__PROBLEM STATEMENT__.
Repeat the records exactly. Every line must match.

__EXTRACTED RECORDS__.
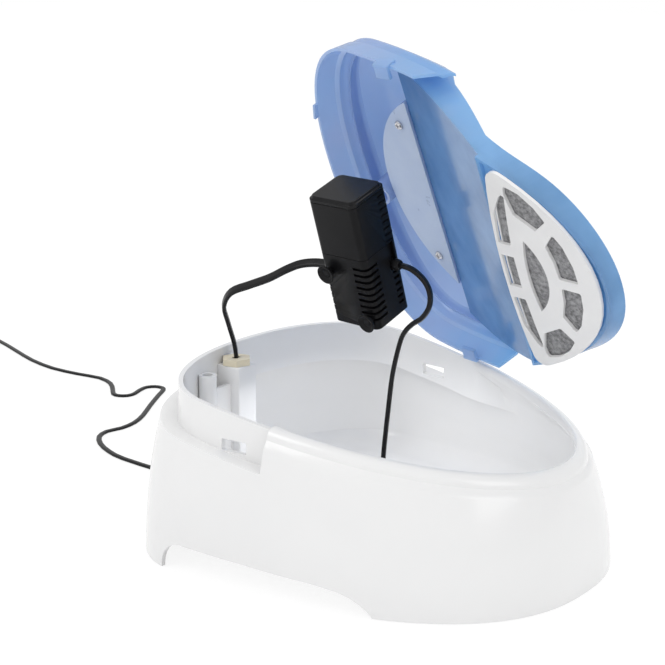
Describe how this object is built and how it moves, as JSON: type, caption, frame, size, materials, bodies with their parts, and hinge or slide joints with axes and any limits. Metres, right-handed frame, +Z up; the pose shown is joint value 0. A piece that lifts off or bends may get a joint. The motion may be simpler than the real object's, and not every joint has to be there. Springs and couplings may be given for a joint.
{
  "type": "pet water fountain",
  "caption": "Egg-shaped drinking fountain for pets, opened for cleaning: white tank with a cable tower, clip-on translucent bowl lid with a filter grille, and a small submersible pump.",
  "frame": {"origin": "centre of the tank's foot outline, on the surface that the fountain stands on", "axes": "+X from the blunt rear with the cable tower to the narrow front, +Y to the far flank, +Z up"},
  "size_m": [0.9434, 0.3137, 0.3266],
  "materials": {
    "tank": "glossy moulded plastic",
    "pad": "matt rubber",
    "ivory": "satin",
    "lid": "glossy translucent plastic",
    "duct": "translucent plastic",
    "steel": "bright",
    "grille": "semi-gloss",
    "felt": "carbon felt",
    "black": "fine satin",
    "soft": "satin rubber",
    "core": "laminated",
    "copper": "enamelled wire",
    "magnet": "sintered",
    "ceramic": "polished ceramic",
    "lens": "clear pinkish lens",
    "cord": "satin sheath"
  },
  "bodies": {
    "base": {"tank_base": "tank", "foot_pads": "pad", "cable_grommet": "ivory", "tower_lead": "cord", "cord_bush": "soft", "pump_lead": "cord", "lamp_lead": "cord", "lamp_capsule": "lens", "supply_cord": "cord", "cord_coil": "cord", "adapter_body": "black", "adapter_pins": "steel", "pump_housing": "black", "pump_cap": "black", "stator_core": "core", "stator_coil": "copper", "impeller_shaft": "ceramic", "shaft_bushes": "soft", "volute_plate": "black", "pump_outlet": "black", "lead_glands": "soft"},
    "strainer": {"pump_strainer": "black", "suction_cups": "soft"},
    "rotor": {"impeller": "ivory", "impeller_magnet": "magnet"},
    "lid": {"lid_shell": "lid", "duct_cover": "duct", "duct_screws": "steel"},
    "filter": {"filter_grille": "grille", "filter_pad": "felt"}
  },
  "joints": [
    {"name": "lid_lift", "type": "slide", "parent": "base", "child": "lid", "axis": [0, 0, 1], "range_m": [0, 0.06]},
    {"name": "filter_slide", "type": "slide", "parent": "lid", "child": "filter", "axis": [-0.121, -0.8721, -0.4741], "range_m": [0, 0.02]},
    {"name": "strainer_slide", "type": "slide", "parent": "base", "child": "strainer", "axis": [-0.015, 0.3431, -0.9392], "range_m": [0, 0.025]},
    {"name": "rotor_spin", "type": "hinge", "parent": "base", "child": "rotor", "pos_m": [0.005, -0.038, 0.201], "axis": [0.015, -0.3431, 0.9392], "continuous": true}
  ]
}
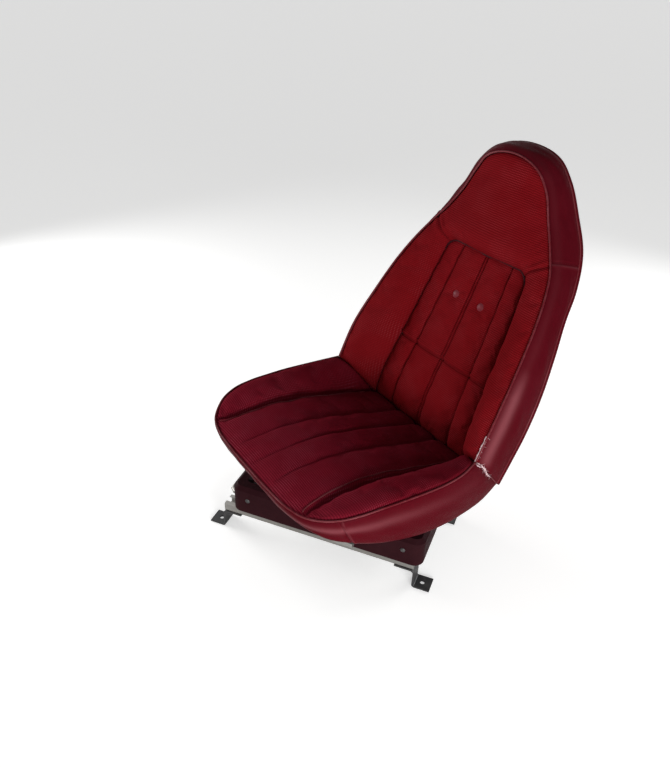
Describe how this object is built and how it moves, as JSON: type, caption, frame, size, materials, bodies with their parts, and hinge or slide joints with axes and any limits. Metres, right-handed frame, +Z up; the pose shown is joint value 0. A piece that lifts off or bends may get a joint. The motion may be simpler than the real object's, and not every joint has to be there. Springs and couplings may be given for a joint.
{
  "type": "high-back swivel bucket seat",
  "caption": "High-back bucket seat with pleated cloth panels and vinyl sides, on a swivel and slide base that bolts to a vehicle floor.",
  "frame": {"origin": "centre of the four floor bolts, on the floor", "axes": "+Z up, -Y the vehicle's forward direction along the tracks, +X the door side"},
  "size_m": [0.7711, 0.7127, 0.8853],
  "materials": {
    "cloth": "ribbed knit cloth",
    "vinyl": "grained vinyl, satin",
    "button": "covered button",
    "painted_cover": "dusty satin",
    "painted_steel": "black stove enamel",
    "bright_steel": "dull zinc"
  },
  "bodies": {
    "floor_base": {"floor_track_left": "bright_steel", "floor_track_right": "bright_steel", "foot_front_left": "painted_steel", "foot_front_right": "painted_steel", "foot_rear_left": "painted_steel", "foot_rear_right": "painted_steel"},
    "carriage": {"cross_rail_front": "painted_steel", "cross_rail_rear": "painted_steel", "pedestal_rail_left": "painted_steel", "pedestal_rail_right": "painted_steel", "pivot_stud": "bright_steel", "race_lower": "painted_steel", "side_cover_left": "painted_cover", "side_cover_right": "painted_cover", "slide_release_bar": "bright_steel", "slider_left": "bright_steel", "slider_right": "bright_steel", "swivel_base_plate": "painted_steel"},
    "seat": {"back_band": "vinyl", "back_insert": "cloth", "back_pad": "cloth", "back_shell": "vinyl", "cushion_band": "vinyl", "cushion_insert": "cloth", "cushion_pad": "cloth", "race_upper": "painted_steel", "seat_pan": "painted_steel", "seat_riser_left": "painted_steel", "seat_riser_right": "painted_steel", "swivel_lever": "bright_steel", "swivel_top_plate": "painted_steel", "tuft_buttons": "button"}
  },
  "joints": [
    {"name": "slide", "type": "slide", "parent": "floor_base", "child": "carriage", "axis": [0, -1, 0], "range_m": [-0.05, 0.1]},
    {"name": "swivel", "type": "hinge", "parent": "carriage", "child": "seat", "pos_m": [0, 0.053, 0.1595], "axis": [0, 0, 1], "range_deg": [-56.4, 33.6]}
  ]
}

__COMPLETED EXERCISE__.
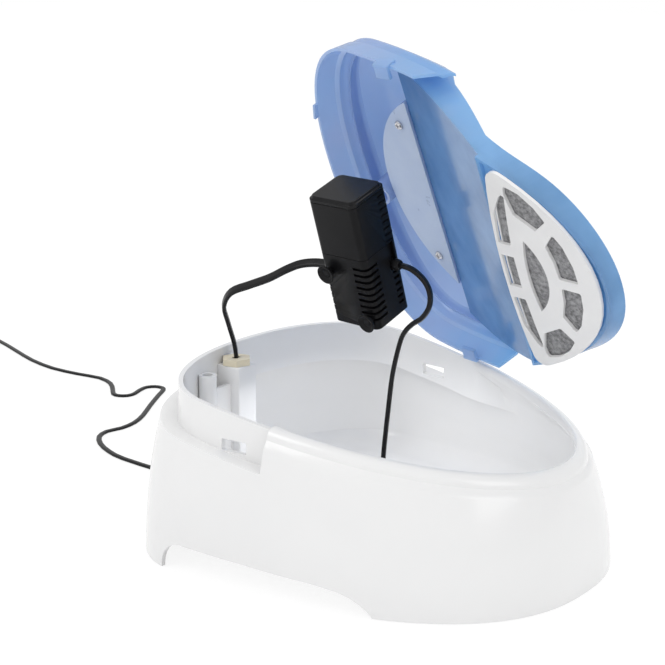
Describe how this object is built and how it moves, as JSON: type, caption, frame, size, materials, bodies with their parts, and hinge or slide joints with axes and any limits. Metres, right-handed frame, +Z up; the pose shown is joint value 0. A piece that lifts off or bends may get a joint. The motion may be simpler than the real object's, and not every joint has to be there. Springs and couplings may be given for a joint.
{
  "type": "pet water fountain",
  "caption": "Egg-shaped drinking fountain for pets, opened for cleaning: white tank with a cable tower, clip-on translucent bowl lid with a filter grille, and a small submersible pump.",
  "frame": {"origin": "centre of the tank's foot outline, on the surface that the fountain stands on", "axes": "+X from the blunt rear with the cable tower to the narrow front, +Y to the far flank, +Z up"},
  "size_m": [0.9434, 0.3137, 0.3266],
  "materials": {
    "tank": "glossy moulded plastic",
    "pad": "matt rubber",
    "ivory": "satin",
    "lid": "glossy translucent plastic",
    "duct": "translucent plastic",
    "steel": "bright",
    "grille": "semi-gloss",
    "felt": "carbon felt",
    "black": "fine satin",
    "soft": "satin rubber",
    "core": "laminated",
    "copper": "enamelled wire",
    "magnet": "sintered",
    "ceramic": "polished ceramic",
    "lens": "clear pinkish lens",
    "cord": "satin sheath"
  },
  "bodies": {
    "base": {"tank_base": "tank", "foot_pads": "pad", "cable_grommet": "ivory", "tower_lead": "cord", "cord_bush": "soft", "pump_lead": "cord", "lamp_lead": "cord", "lamp_capsule": "lens", "supply_cord": "cord", "cord_coil": "cord", "adapter_body": "black", "adapter_pins": "steel", "pump_housing": "black", "pump_cap": "black", "stator_core": "core", "stator_coil": "copper", "impeller_shaft": "ceramic", "shaft_bushes": "soft", "volute_plate": "black", "pump_outlet": "black", "lead_glands": "soft"},
    "strainer": {"pump_strainer": "black", "suction_cups": "soft"},
    "rotor": {"impeller": "ivory", "impeller_magnet": "magnet"},
    "lid": {"lid_shell": "lid", "duct_cover": "duct", "duct_screws": "steel"},
    "filter": {"filter_grille": "grille", "filter_pad": "felt"}
  },
  "joints": [
    {"name": "lid_lift", "type": "slide", "parent": "base", "child": "lid", "axis": [0, 0, 1], "range_m": [0, 0.06]},
    {"name": "filter_slide", "type": "slide", "parent": "lid", "child": "filter", "axis": [-0.121, -0.8721, -0.4741], "range_m": [0, 0.02]},
    {"name": "strainer_slide", "type": "slide", "parent": "base", "child": "strainer", "axis": [-0.015, 0.3431, -0.9392], "range_m": [0, 0.025]},
    {"name": "rotor_spin", "type": "hinge", "parent": "base", "child": "rotor", "pos_m": [0.005, -0.038, 0.201], "axis": [0.015, -0.3431, 0.9392], "continuous": true}
  ]
}
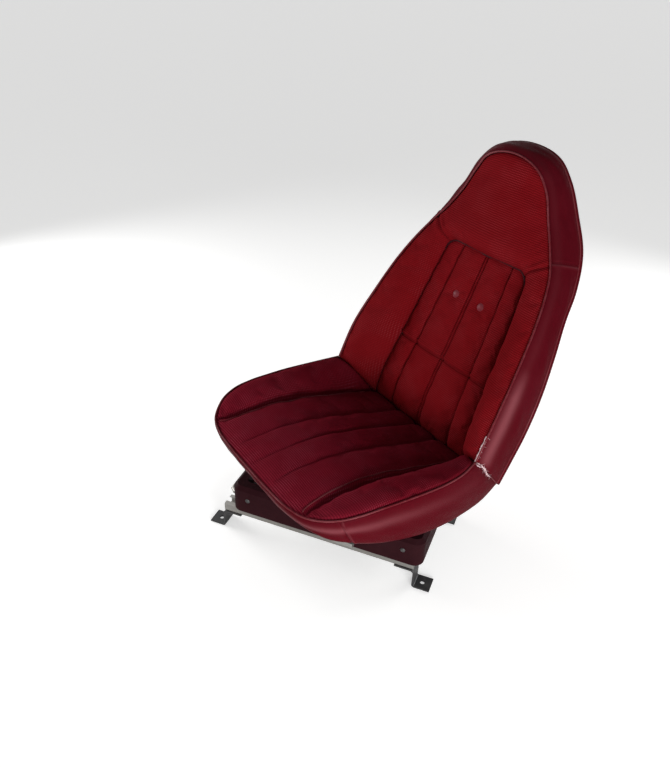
Describe how this object is built and how it moves, as JSON: type, caption, frame, size, materials, bodies with their parts, and hinge or slide joints with axes and any limits. Metres, right-handed frame, +Z up; the pose shown is joint value 0. A piece that lifts off or bends may get a joint. The motion may be simpler than the real object's, and not every joint has to be there. Springs and couplings may be given for a joint.
{
  "type": "high-back swivel bucket seat",
  "caption": "High-back bucket seat with pleated cloth panels and vinyl sides, on a swivel and slide base that bolts to a vehicle floor.",
  "frame": {"origin": "centre of the four floor bolts, on the floor", "axes": "+Z up, -Y the vehicle's forward direction along the tracks, +X the door side"},
  "size_m": [0.7711, 0.7127, 0.8853],
  "materials": {
    "cloth": "ribbed knit cloth",
    "vinyl": "grained vinyl, satin",
    "button": "covered button",
    "painted_cover": "dusty satin",
    "painted_steel": "black stove enamel",
    "bright_steel": "dull zinc"
  },
  "bodies": {
    "floor_base": {"floor_track_left": "bright_steel", "floor_track_right": "bright_steel", "foot_front_left": "painted_steel", "foot_front_right": "painted_steel", "foot_rear_left": "painted_steel", "foot_rear_right": "painted_steel"},
    "carriage": {"cross_rail_front": "painted_steel", "cross_rail_rear": "painted_steel", "pedestal_rail_left": "painted_steel", "pedestal_rail_right": "painted_steel", "pivot_stud": "bright_steel", "race_lower": "painted_steel", "side_cover_left": "painted_cover", "side_cover_right": "painted_cover", "slide_release_bar": "bright_steel", "slider_left": "bright_steel", "slider_right": "bright_steel", "swivel_base_plate": "painted_steel"},
    "seat": {"back_band": "vinyl", "back_insert": "cloth", "back_pad": "cloth", "back_shell": "vinyl", "cushion_band": "vinyl", "cushion_insert": "cloth", "cushion_pad": "cloth", "race_upper": "painted_steel", "seat_pan": "painted_steel", "seat_riser_left": "painted_steel", "seat_riser_right": "painted_steel", "swivel_lever": "bright_steel", "swivel_top_plate": "painted_steel", "tuft_buttons": "button"}
  },
  "joints": [
    {"name": "slide", "type": "slide", "parent": "floor_base", "child": "carriage", "axis": [0, -1, 0], "range_m": [-0.05, 0.1]},
    {"name": "swivel", "type": "hinge", "parent": "carriage", "child": "seat", "pos_m": [0, 0.053, 0.1595], "axis": [0, 0, 1], "range_deg": [-56.4, 33.6]}
  ]
}